Can I run Playwright visual tests across multiple browsers?
Yes. Playwright supports Chromium, Firefox, and WebKit. Each browser generates its own set of baseline screenshots because different rendering engines produce different pixel output. Configure multiple projects in playwright.config.ts and run --update-snapshots to generate baselines for each. Keep in mind this triples your baseline image count and storage requirements.
What's the difference between toHaveScreenshot() and toMatchSnapshot()?
toHaveScreenshot() is designed specifically for visual comparison. It captures screenshots, auto-retries until the page is stable, and supports options like masking and animation disabling. toMatchSnapshot() is a generic snapshot matcher that works with any data. It doesn't retry or have visual-specific options. For visual regression testing, always use toHaveScreenshot().
How does Playwright visual regression testing compare to Percy or Chromatic?
Playwright's built-in VRT is free and works well for small to mid-size teams. It uses pixelmatch for pixel-level diffing and stores baselines in Git. Percy and Chromatic add cloud rendering across real browsers, visual review dashboards, AI-powered diffing that ignores irrelevant changes, and team collaboration features. Start with Playwright's built-in approach. Scale to Percy or Chromatic when managing baselines and review workflows becomes a bottleneck.
Should I screenshot full pages or individual components?

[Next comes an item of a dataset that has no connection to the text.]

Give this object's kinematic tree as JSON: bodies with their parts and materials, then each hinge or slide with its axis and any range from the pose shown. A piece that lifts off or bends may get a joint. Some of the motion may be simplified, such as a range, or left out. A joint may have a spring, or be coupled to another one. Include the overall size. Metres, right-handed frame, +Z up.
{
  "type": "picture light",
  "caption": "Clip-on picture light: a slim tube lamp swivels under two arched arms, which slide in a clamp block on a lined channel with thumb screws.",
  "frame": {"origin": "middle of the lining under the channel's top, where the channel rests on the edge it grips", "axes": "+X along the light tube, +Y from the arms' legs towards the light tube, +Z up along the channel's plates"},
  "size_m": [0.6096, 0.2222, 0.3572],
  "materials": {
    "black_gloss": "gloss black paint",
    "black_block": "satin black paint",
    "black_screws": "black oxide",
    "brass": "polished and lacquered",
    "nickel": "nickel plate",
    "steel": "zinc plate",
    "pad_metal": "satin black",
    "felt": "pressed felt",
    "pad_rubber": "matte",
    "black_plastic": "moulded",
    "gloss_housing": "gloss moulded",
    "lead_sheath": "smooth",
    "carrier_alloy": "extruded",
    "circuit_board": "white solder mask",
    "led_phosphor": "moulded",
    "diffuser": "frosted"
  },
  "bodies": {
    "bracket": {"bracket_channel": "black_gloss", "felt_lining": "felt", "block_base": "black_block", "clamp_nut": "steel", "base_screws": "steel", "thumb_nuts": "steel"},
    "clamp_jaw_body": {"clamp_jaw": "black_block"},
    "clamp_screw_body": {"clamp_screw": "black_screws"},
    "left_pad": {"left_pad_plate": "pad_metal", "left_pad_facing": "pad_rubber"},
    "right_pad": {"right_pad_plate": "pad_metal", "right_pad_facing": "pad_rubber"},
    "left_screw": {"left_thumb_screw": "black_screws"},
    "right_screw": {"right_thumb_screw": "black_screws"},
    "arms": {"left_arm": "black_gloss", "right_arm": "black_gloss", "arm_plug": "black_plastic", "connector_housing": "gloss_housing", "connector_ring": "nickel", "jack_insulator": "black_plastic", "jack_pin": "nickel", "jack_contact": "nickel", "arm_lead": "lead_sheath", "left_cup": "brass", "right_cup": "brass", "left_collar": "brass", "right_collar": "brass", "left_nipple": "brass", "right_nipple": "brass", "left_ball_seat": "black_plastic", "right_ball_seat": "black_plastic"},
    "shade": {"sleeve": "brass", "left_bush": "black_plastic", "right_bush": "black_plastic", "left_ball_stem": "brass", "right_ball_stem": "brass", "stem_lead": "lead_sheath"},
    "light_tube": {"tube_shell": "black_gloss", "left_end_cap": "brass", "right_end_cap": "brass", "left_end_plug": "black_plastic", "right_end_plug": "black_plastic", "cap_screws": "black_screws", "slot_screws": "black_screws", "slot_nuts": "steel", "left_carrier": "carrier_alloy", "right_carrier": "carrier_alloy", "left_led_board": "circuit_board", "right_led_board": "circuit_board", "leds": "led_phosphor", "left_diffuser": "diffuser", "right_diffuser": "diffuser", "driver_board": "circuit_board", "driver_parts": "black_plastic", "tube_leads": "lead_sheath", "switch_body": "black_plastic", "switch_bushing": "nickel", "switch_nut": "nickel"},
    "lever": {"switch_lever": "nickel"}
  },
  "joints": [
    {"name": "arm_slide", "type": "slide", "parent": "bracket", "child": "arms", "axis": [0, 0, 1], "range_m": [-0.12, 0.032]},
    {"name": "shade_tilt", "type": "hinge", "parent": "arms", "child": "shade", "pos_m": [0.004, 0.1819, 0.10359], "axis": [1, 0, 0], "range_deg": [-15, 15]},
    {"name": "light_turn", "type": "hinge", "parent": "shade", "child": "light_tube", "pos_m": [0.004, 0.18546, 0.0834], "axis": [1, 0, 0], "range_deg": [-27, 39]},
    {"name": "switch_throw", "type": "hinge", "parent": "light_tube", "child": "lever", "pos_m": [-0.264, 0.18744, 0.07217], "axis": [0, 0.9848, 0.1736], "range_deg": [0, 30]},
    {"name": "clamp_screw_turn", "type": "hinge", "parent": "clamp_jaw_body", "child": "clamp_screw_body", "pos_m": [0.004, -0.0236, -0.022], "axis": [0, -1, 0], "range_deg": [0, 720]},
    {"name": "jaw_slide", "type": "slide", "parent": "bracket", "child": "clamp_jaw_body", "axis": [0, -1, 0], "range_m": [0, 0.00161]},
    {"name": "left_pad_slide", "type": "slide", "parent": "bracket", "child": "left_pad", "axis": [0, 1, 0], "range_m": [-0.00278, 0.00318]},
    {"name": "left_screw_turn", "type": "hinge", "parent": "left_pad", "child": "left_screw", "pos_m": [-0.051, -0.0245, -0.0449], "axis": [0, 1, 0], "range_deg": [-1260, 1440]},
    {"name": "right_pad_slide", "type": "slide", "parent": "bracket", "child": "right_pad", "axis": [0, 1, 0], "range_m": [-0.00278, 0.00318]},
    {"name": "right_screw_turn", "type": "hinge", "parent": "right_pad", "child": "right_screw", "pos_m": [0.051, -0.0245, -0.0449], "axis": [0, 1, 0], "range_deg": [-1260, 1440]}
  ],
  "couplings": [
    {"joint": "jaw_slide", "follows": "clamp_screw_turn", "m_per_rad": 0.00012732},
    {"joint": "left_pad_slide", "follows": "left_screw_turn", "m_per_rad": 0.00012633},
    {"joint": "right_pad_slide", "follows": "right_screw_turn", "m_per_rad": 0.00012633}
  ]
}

Both, but prioritize components. Component-level screenshots are smaller, faster to compare, and produce clearer failure messages. Full-page screenshots are useful for catching layout shifts and spacing issues between sections. A good pattern: component screenshots for critical UI elements, full-page screenshots for key landing pages and flows.
How many visual regression tests should I write?
Cover your highest-traffic pages and most complex components first. For a typical SaaS application, 20-50 visual tests cover the critical paths: homepage, dashboard, settings, key workflows, and shared components like navigation and modals. Don't aim for 100% visual coverage. Aim for coverage of the areas where visual bugs would actually hurt users or conversions.